[Your instructions]
Both end lines count: copy exactly from the line that contains "belt_carrier(side, word, dark)" to the line that contains "if empty is", and only those lines.

━━━ Provided material

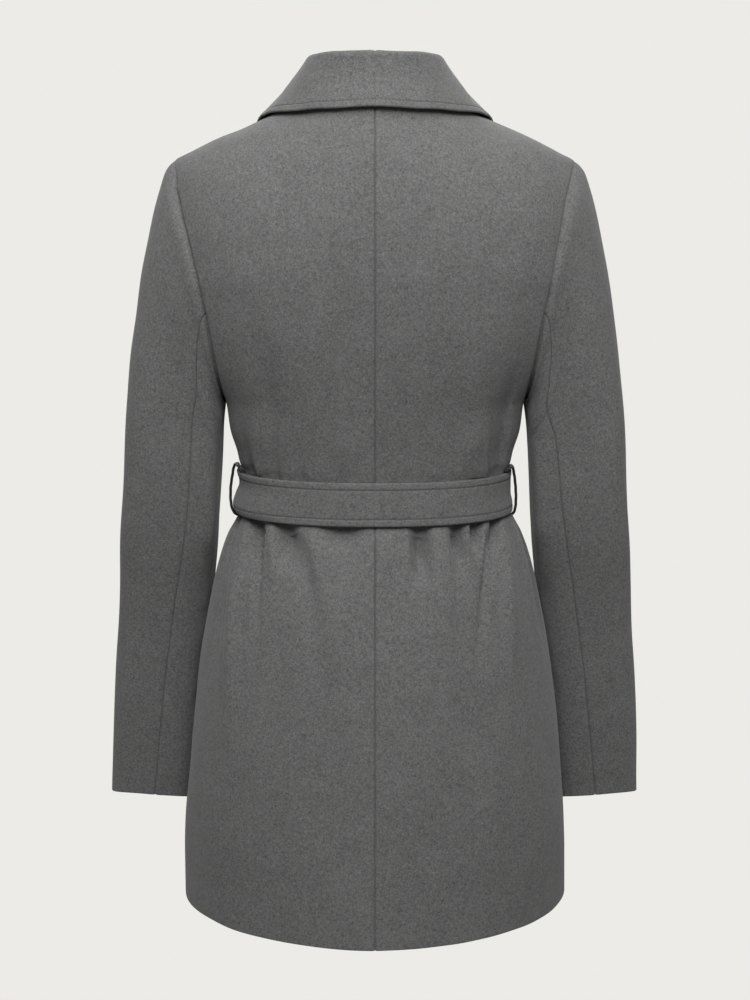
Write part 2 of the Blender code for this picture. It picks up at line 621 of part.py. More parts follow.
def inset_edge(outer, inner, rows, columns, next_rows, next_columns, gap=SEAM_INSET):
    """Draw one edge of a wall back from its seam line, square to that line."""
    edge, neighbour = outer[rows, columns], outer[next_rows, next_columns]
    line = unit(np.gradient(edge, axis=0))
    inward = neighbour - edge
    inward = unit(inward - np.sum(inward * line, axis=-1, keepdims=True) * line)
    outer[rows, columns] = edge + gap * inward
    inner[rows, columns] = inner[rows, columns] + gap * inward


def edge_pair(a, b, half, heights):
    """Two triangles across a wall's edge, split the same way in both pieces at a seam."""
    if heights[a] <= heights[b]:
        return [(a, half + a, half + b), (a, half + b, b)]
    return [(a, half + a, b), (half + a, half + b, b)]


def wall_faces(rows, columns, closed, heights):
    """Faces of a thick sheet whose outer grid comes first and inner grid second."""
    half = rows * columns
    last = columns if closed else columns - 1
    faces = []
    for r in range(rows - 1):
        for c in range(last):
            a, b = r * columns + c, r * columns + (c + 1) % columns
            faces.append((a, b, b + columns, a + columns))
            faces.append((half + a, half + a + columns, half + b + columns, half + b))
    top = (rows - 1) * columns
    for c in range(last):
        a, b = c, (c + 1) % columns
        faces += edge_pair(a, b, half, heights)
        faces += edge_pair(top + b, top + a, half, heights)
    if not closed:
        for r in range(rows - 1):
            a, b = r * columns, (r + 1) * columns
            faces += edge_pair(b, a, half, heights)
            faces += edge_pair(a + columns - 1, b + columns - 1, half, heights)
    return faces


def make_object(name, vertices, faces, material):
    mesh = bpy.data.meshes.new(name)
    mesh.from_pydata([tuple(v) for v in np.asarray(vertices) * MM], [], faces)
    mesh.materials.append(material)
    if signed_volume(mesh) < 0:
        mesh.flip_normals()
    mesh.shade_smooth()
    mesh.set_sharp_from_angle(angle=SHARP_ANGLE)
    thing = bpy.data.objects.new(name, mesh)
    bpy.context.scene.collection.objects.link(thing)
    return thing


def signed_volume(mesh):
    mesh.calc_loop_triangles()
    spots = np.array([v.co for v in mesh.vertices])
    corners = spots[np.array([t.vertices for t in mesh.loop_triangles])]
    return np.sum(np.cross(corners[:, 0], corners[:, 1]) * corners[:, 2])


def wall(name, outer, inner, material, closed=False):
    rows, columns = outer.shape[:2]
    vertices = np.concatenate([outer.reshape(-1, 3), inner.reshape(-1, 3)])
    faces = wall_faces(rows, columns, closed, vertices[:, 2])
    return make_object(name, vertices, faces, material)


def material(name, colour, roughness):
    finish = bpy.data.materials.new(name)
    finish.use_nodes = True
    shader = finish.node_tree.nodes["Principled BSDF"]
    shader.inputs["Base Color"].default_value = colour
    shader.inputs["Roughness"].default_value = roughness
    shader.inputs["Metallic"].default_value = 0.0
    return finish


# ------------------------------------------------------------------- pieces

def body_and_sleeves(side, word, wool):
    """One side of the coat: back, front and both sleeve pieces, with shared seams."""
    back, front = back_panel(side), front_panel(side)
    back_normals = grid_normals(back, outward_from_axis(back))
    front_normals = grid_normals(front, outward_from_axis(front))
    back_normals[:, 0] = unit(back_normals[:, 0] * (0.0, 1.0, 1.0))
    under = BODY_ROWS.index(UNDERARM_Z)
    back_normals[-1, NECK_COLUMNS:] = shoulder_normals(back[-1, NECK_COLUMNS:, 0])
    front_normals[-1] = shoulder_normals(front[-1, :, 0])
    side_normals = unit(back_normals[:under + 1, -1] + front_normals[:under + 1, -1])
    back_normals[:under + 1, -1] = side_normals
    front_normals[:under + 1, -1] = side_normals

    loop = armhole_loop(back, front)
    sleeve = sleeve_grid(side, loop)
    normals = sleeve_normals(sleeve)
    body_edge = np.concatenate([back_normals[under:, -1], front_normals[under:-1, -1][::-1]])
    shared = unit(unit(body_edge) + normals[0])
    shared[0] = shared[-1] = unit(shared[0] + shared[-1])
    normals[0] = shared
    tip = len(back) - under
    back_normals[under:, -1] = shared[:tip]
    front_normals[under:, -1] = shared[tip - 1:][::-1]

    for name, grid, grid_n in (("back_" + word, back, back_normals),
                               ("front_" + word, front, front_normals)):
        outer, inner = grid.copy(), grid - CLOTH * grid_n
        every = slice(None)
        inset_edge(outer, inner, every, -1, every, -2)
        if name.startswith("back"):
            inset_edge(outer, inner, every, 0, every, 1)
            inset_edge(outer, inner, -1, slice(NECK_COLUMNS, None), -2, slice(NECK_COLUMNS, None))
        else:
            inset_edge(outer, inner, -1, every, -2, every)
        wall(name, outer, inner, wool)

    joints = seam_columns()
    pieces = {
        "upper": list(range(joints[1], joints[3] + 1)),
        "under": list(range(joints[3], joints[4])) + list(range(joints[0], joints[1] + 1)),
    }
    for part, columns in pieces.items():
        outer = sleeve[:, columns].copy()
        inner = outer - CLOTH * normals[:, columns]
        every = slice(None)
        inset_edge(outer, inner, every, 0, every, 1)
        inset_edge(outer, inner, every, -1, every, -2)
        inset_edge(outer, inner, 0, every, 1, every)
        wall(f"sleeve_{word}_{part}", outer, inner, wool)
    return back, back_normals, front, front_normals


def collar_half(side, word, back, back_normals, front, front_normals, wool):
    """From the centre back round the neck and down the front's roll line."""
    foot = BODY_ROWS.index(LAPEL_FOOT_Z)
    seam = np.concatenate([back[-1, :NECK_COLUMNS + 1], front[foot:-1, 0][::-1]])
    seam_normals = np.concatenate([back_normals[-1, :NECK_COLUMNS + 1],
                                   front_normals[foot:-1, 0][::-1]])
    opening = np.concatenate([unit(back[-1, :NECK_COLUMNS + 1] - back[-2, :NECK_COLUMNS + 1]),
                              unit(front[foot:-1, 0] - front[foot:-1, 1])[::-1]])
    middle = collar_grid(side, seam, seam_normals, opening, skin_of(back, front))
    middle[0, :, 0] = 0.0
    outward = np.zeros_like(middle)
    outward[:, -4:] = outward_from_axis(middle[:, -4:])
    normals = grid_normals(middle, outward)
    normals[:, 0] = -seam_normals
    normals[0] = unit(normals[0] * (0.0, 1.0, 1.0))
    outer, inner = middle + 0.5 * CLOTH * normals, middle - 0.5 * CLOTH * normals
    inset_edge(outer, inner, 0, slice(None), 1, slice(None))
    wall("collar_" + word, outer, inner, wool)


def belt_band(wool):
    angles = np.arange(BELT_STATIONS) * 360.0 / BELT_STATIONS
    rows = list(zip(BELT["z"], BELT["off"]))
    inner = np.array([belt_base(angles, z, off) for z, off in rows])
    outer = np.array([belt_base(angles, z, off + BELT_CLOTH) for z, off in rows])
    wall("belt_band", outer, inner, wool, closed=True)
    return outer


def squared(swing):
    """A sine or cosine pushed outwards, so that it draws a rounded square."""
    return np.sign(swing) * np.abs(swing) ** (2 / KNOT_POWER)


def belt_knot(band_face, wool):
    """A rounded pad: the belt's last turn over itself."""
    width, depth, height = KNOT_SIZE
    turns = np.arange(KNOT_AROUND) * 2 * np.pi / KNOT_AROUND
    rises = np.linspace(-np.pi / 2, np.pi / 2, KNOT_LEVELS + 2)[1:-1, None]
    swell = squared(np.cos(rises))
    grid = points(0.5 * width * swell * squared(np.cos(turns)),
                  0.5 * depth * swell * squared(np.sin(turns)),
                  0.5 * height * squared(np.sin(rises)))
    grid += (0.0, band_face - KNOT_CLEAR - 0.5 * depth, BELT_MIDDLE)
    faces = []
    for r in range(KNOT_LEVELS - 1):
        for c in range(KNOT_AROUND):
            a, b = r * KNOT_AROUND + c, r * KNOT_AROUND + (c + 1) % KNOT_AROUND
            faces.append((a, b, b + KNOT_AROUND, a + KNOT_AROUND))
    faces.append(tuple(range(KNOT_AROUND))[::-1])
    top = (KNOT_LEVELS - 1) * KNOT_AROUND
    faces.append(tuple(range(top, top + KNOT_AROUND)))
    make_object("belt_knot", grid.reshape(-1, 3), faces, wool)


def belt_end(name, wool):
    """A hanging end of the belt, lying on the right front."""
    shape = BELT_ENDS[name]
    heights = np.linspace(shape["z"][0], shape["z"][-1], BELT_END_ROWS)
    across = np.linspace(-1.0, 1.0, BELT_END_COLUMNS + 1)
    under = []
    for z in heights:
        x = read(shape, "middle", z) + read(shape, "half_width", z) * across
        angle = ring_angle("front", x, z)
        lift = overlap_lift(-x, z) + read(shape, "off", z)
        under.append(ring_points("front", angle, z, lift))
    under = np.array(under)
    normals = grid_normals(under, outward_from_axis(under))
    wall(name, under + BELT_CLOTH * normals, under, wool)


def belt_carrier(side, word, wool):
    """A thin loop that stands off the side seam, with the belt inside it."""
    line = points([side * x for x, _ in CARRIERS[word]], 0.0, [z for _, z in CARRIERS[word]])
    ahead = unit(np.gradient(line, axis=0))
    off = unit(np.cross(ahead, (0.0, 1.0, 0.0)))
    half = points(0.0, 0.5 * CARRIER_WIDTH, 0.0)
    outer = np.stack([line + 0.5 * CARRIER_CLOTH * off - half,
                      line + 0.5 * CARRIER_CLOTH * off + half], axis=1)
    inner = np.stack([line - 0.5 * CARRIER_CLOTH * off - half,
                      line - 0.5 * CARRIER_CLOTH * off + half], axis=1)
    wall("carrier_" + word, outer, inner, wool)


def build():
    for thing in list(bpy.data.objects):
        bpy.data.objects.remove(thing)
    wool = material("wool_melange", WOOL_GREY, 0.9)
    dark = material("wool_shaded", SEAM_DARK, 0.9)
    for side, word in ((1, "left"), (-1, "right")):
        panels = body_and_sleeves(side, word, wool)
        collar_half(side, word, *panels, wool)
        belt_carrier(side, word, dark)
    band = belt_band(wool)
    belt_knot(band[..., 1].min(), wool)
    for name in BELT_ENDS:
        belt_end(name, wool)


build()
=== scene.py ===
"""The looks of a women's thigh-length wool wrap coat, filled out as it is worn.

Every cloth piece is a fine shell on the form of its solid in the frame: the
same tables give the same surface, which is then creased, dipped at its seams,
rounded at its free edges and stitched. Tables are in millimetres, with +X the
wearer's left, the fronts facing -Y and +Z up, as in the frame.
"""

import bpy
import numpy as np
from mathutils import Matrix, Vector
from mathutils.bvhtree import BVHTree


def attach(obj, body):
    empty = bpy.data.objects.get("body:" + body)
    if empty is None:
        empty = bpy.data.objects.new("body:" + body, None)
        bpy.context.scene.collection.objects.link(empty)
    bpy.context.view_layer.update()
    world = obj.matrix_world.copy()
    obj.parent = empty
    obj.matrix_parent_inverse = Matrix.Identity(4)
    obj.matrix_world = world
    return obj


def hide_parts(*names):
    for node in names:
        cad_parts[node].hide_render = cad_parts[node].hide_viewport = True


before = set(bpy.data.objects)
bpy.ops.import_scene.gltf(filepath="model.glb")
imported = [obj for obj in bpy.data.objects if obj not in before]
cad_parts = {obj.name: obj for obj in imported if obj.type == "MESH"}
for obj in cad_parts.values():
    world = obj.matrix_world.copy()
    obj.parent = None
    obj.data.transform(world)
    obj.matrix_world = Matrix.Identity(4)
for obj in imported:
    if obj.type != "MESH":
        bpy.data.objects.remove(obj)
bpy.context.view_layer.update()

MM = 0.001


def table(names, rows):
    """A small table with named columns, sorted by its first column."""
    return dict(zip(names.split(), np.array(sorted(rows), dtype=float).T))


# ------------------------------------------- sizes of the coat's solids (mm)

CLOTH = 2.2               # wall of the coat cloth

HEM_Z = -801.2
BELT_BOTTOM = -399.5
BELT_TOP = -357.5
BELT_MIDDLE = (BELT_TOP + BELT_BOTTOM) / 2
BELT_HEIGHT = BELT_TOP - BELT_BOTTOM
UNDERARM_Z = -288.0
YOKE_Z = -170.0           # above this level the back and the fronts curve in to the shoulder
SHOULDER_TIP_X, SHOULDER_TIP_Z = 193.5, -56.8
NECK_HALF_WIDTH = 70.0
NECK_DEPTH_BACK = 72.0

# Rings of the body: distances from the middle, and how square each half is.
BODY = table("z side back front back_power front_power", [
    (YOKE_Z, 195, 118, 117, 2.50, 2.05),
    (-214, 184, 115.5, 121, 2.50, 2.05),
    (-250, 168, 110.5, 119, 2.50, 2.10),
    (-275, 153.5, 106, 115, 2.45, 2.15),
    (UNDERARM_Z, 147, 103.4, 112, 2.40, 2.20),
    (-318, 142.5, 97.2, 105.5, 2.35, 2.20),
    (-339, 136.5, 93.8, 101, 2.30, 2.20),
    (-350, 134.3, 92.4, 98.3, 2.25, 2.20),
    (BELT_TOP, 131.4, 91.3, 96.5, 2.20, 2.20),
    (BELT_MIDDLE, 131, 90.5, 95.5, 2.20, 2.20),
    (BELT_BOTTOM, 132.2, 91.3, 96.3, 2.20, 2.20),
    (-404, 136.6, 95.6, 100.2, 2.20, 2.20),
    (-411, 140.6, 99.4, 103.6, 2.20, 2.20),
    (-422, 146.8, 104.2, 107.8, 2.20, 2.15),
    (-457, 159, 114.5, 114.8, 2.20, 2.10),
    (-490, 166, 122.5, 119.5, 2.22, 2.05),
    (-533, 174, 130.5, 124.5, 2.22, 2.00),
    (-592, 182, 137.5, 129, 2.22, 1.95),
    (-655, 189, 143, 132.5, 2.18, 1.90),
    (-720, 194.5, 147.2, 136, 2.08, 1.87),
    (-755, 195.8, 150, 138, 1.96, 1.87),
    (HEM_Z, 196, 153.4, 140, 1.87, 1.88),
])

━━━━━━

[Right answer]
        belt_carrier(side, word, dark)
    band = belt_band(wool)
    belt_knot(band[..., 1].min(), wool)
    for name in BELT_ENDS:
        belt_end(name, wool)


build()
=== scene.py ===
"""The looks of a women's thigh-length wool wrap coat, filled out as it is worn.

Every cloth piece is a fine shell on the form of its solid in the frame: the
same tables give the same surface, which is then creased, dipped at its seams,
rounded at its free edges and stitched. Tables are in millimetres, with +X the
wearer's left, the fronts facing -Y and +Z up, as in the frame.
"""

import bpy
import numpy as np
from mathutils import Matrix, Vector
from mathutils.bvhtree import BVHTree


def attach(obj, body):
    empty = bpy.data.objects.get("body:" + body)
    if empty is None:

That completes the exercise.